Review: Megalopolis
Francis Ford Coppola’s Megalopolis reaches for artistic grandeur but gets lost in its own surreal, bloated ambitions.
Welcome to New Rome, where the rich and corrupt fight for power and prestige while the poor and desperate live off the scraps. This fictional metropolis — part New York, part ancient Rome, with its emperors and senators — is the setting for Francis Ford Coppola’s latest epic, Megalopolis. It’s a story about how humanity’s quest for power and fame turns the pursuit of utopia into dystopia. Oddly enough, it’s also a film about urban planning.
As megalomaniac urban planner Caesar Catilina (played by Adam Driver) so eloquently puts it: “What will destroy humanity is civilization.” These are grand, pretentious themes, and I have a confession to make: Just now, as I wrote “Francis Ford Coppola,” I considered adding “the legendary filmmaker” before his name. But I didn’t. Can you remember the last time you saw a Coppola film? Was it The Godfather (1972)? What about Apocalypse Now (1979)? Maybe Bram Stoker’s Dracula (1992)? All undeniable classics. Or was it something else? Can you name one Coppola film from the last three decades?

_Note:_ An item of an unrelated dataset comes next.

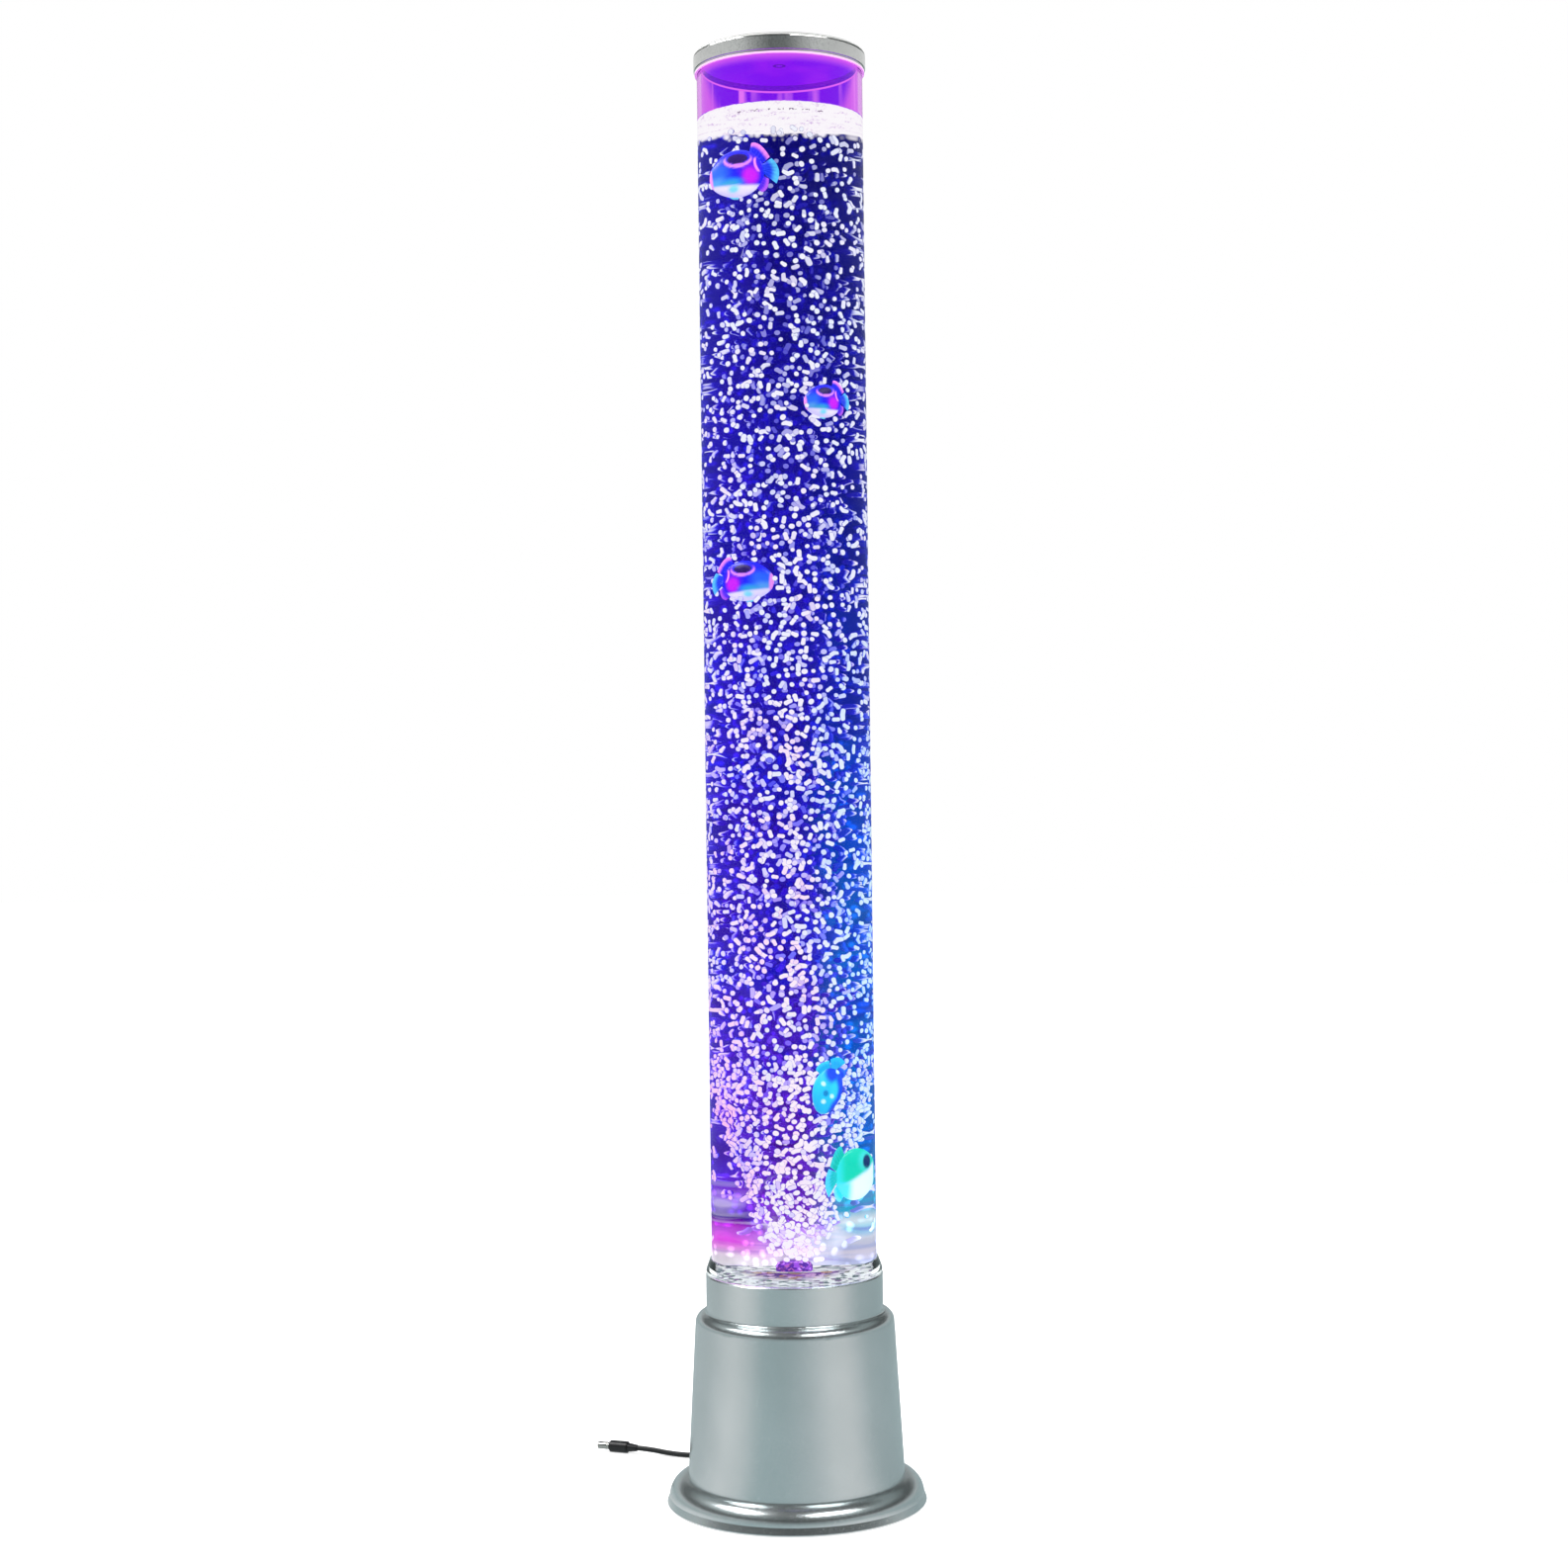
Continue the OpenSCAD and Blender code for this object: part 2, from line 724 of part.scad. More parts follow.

They say the best films are made when talented directors are free to work creatively without interference or limitations from studios and investors. And while the film industry has changed a lot since the ’70s, there’s still room for idealists — even in Hollywood. But does every passion project, even from veteran filmmakers, turn to gold on the big screen? If Megalopolis proves anything, it’s that it takes more than blood, sweat, and tears (and $120 million) to make a great movie. This is, after all, a project Coppola has worked on for decades.
The story of New Rome often feels more like an abstract mood piece than a cohesive narrative. Urban planner and playboy Caesar Catilina dreams of utopia. They say time waits for no one, but that’s not true for Caesar Catilina! This artist’s creativity is so powerful that time itself stops, and the laws of physics bend at his will. With a word from Caesar, time halts — a metaphor for the force of creativity, sure, but also a handy trick when designing tomorrow’s utopia. Oh, and there’s Megalon, a super-material that makes any construction project possible.
Not everyone is a fan of Caesar’s power and influence, though. The unpopular mayor, Cicero (Giancarlo Esposito), is a traditionalist in a city constantly pulled toward the future by Caesar. Cicero can tolerate the constant boos and jeers from the crowd wherever he goes in public, but Caesar’s antics are harder to swallow — especially when Cicero’s daughter, investigative journalist Julia Cicero (Nathalie Emmanuel), gets involved with his rival. First professionally, then romantically.
Megalopolis starts strong, with an exciting world inspired by ancient Roman power struggles and hedonism. But it quickly becomes clear that Coppola is more interested in giving us a surreal mood piece than a coherent story. The approach is artistic; the result is a mess.
There’s plenty of strange and unexplained stuff happening over the film’s two-hour-plus runtime. Traditional storytelling and logic? Tossed out the window. Some plotlines build up but lead nowhere, while others pop up out of nowhere. It’s as if Coppola threw a mountain of ideas into the script and forgot half of them during the decades he used to write this thing. We get random montages of images meant to create atmosphere, and there are even occasional musical numbers. By the end, I wouldn’t have been surprised if a UFO had landed in the middle of the street!
While most of the cast seem to struggle to keep up with the surreal narrative, Adam Driver excels as Caesar Catilina. Do we get an explanation for his ability to stop time and bend physics? No, not really. At first, I thought it was subjective — like how artists lose themselves in the “zone.” But when other characters witness him stopping time, the questions start piling up. About 30 minutes in, I realized I wouldn’t be getting any answers. At least none that made any sense.
Besides Adam Driver, there’s not too much to write home about. Giancarlo Esposito is solid, as always, but there’s a lot of overacting from the supporting cast. I didn’t quite buy Nathalie Emmanuel as Julia Cicero, and Shia LaBeouf as the wild hedonist Clodio Pulcher felt miscast. Jon Voight even popped up as the power-hungry Hamilton Crassus III, which was a nice surprise, I guess — especially as I thought the man was either retired or dead.
Megalopolis isn’t a good film. It trades basic storytelling for abstract ideas and concepts that fall over each other into a tumbled heap at the end. It’s either so deep that only Coppola understands it or so simplistic that you find yourself searching for meaning where there is none. Neither approach is ideal for connecting with a broader audience, something this film also failed to do.